Parents et étrangers en Côte-d'Ivoire. Fiction du pouvoir et aliénation
Résumé
Cet article reprend de manière synthétique l'histoire centenaire de la Côte-d'Ivoire en essayant de montrer comment les contradictions politiques globales s'inscrivent dans l'espace de la parenté et, simultanément, comment les tensions internes aux relations de parenté sont projetées sur l'ensemble des rapports sociopolitiques. La relecture des systèmes herméneutiques des prophétismes d'une part et, d'autre part, de l'idéologie du développement sur lequel s'est bâti l'Etat indépendant, permet de mettre en évidence la manière dont l'infériorisation coloniale (puis postcoloniale) a été internalisée dans la société et se traduit notamment par la dévalorisation de la parenté et de la sorcellerie qui sont devenues durablement la marque d'une infériorité face au monde occidental.
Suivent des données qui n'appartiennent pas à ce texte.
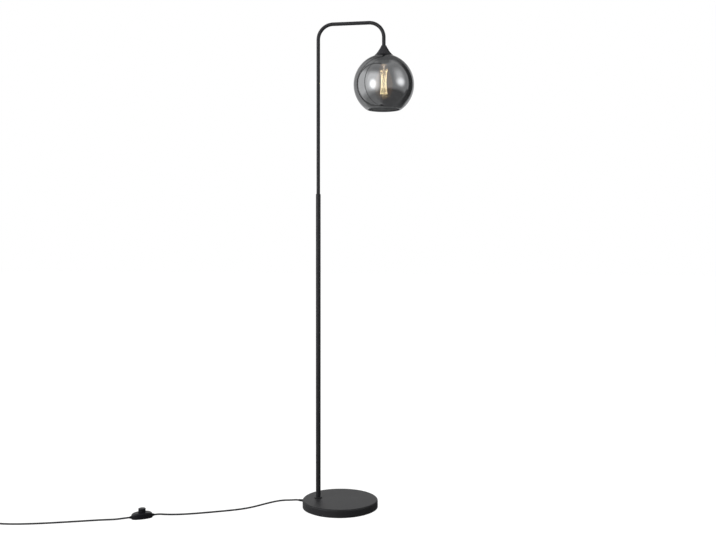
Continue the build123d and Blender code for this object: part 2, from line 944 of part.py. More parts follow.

L'article s'attarde plus particulièrement à montrer que les nouvelles formes de domination étrangère sur l'économie (ajustement structurel, maintien ou renforcement de la présence des expatriés européens dans les entreprises) ont contribué dans les années 1980-90 à renforcer et renouveler cette signification négative des rapports de parenté. De la sorte, les différentes formes d'aliénation liées à la parenté, au politique et à la domination étrangère se renforcent mutuellement et, dans la période récente, prennent un caractère d'autant plus aigu qu'elles donnent lieu à des tentatives d'autonomisation et de dépassement constamment vouées à l'échec.